Like MPI collective operations, NCCL collective operations have to be called for each rank (hence CUDA device) to form a complete collective operation. Failure to do so will result in other ranks waiting indefinitely.

.. _allreduce:

AllReduce
---------

The AllReduce operation is performing reductions on data (for example, sum, max) across devices and writing the result in the receive buffers of every rank.

The AllReduce operation is rank-agnostic. Any reordering of the ranks will not affect the outcome of the operations.

AllReduce starts with independent arrays Vk of N values on each of K ranks and ends with identical arrays S of N values, where S[i] = V0[i]+V1[i]+…+Vk-1[i], for each rank k.

.. figure:: images/allreduce.png
 :align: center
 
 All-Reduce operation: each rank receives the reduction of input values across ranks.

Related links: :c:func:`ncclAllReduce`.

.. _broadcast:

Broadcast
---------

The Broadcast operation copies an N-element buffer on the root rank to all ranks.

.. figure:: images/broadcast.png
 :align: center
 
 Broadcast operation: all ranks receive data from a “root” rank. 

Important note: The root argument is one of the ranks, not a device number, and is therefore impacted by a different rank to device mapping.

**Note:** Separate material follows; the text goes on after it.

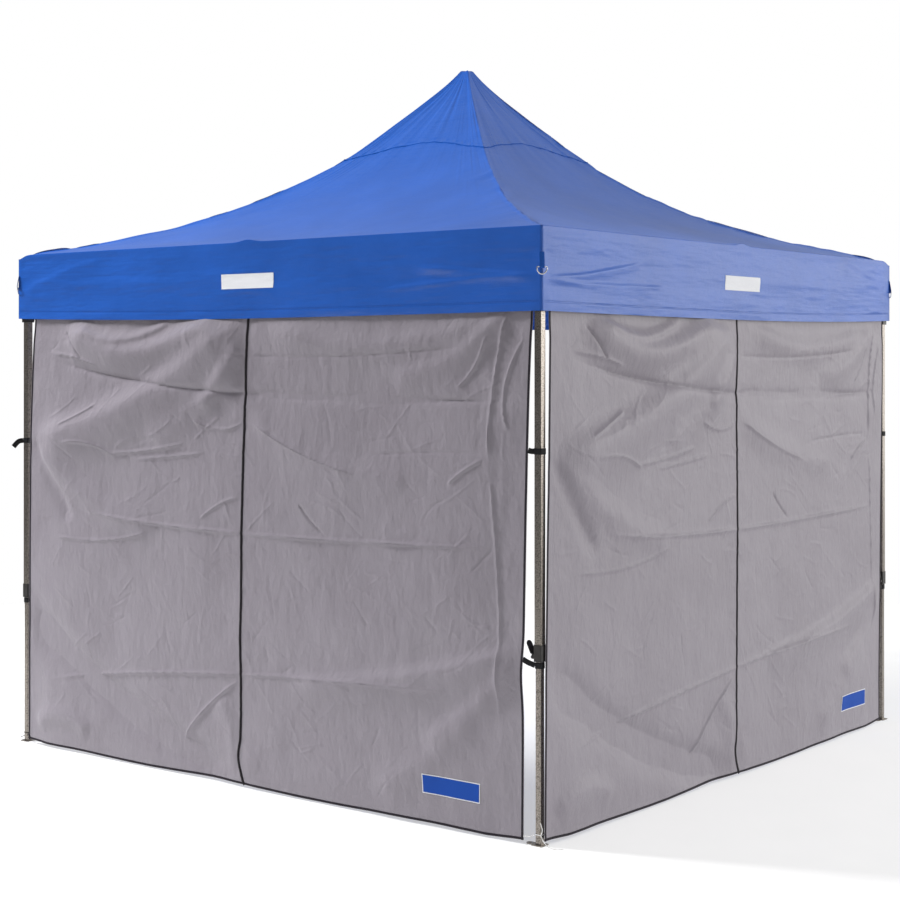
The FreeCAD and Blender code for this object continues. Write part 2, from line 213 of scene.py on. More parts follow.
def steel(name, colour, rough):
    material, tree, shader = new_material(name)
    streak = noise(tree, coordinates(tree, "Object"), 120.0, 3.0)
    mixed = ramp(tree, streak, ((0.3, tuple(0.8 * c for c in colour)), (0.7, colour)))
    paint(tree, shader, mixed, rough)
    shader.inputs["Metallic"].default_value = 1.0
    bump(tree, shader, streak, 0.08, 0.0002)
    return material


def webbing(name, colour, rough=0.8):
    material, tree, shader = new_material(name)
    rib = texture(tree, "Wave", coordinates(tree, "Object"), Scale=150.0, Distortion=0.6)
    rib.bands_direction = "DIAGONAL"
    lighter = tuple(min(1.0, c * 1.35 + 0.004) for c in colour)
    mixed = ramp(tree, rib.outputs["Fac"], ((0.2, colour), (0.9, lighter)))
    paint(tree, shader, mixed, rough)
    shader.inputs["Specular IOR Level"].default_value = 0.3
    bump(tree, shader, rib.outputs["Fac"], 0.4, 0.0004)
    return material


BLUE = fabric("CanopyFabric", (0.006, 0.088, 0.43), (0.008, 0.098, 0.47), (0.010, 0.108, 0.52),
              0.42, 0.02, (1.5, 1.5, 22.0), 0.34, 0.32)
BLUE_THREAD = webbing("BlueThread", (0.008, 0.07, 0.33))
GREY = fabric("WallFabric", (0.262, 0.238, 0.272), (0.278, 0.254, 0.290), (0.296, 0.272, 0.308),
              0.46, 0.03, (7.0, 7.0, 3.0), 0.75, 0.0, 0.32)
BINDING = webbing("EdgeBinding", (0.016, 0.013, 0.018))
BLACK_WEB = webbing("BlackWebbing", (0.008, 0.008, 0.009))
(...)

Related links: :c:func:`ncclBroadcast`.

.. _reduce:

Reduce
------

The Reduce operation is performing the same operation as AllReduce, but writes the result only in the receive buffers of a specified root rank.

.. figure:: images/reduce.png
 :align: center
 
 Reduce operation : one rank receives the reduction of input values across ranks.

Important note : The root argument is one of the ranks (not a device number), and is therefore impacted by a different rank to device mapping.

Note: A Reduce, followed by a Broadcast, is equivalent to the AllReduce operation.

Related links: :c:func:`ncclReduce`.

.. _allgather:

AllGather
---------

In the AllGather operation, each of the K processors aggregates N values from every processor into an output of dimension K*N. The output is ordered by rank index.

.. figure:: images/allgather.png
 :align: center
 
 AllGather operation: each rank receives the aggregation of data from all ranks in the order of the ranks. 

The AllGather operation is impacted by a different rank or device mapping since the ranks determine the data layout.

Note: Executing ReduceScatter, followed by AllGather, is equivalent to the AllReduce operation.

Related links: :c:func:`ncclAllGather`.

.. _reducescatter:

ReduceScatter
-------------

The ReduceScatter operation performs the same operation as the Reduce operation, except the result is scattered in equal blocks among ranks, each rank getting a chunk of data based on its rank index.

.. figure:: images/reducescatter.png
 :align: center

 Reduce-Scatter operation: input values are reduced across ranks, with each rank receiving a subpart of the result.

The ReduceScatter operation is impacted by a different rank or device mapping since the ranks determine the data layout.

Related links: :c:func:`ncclReduceScatter`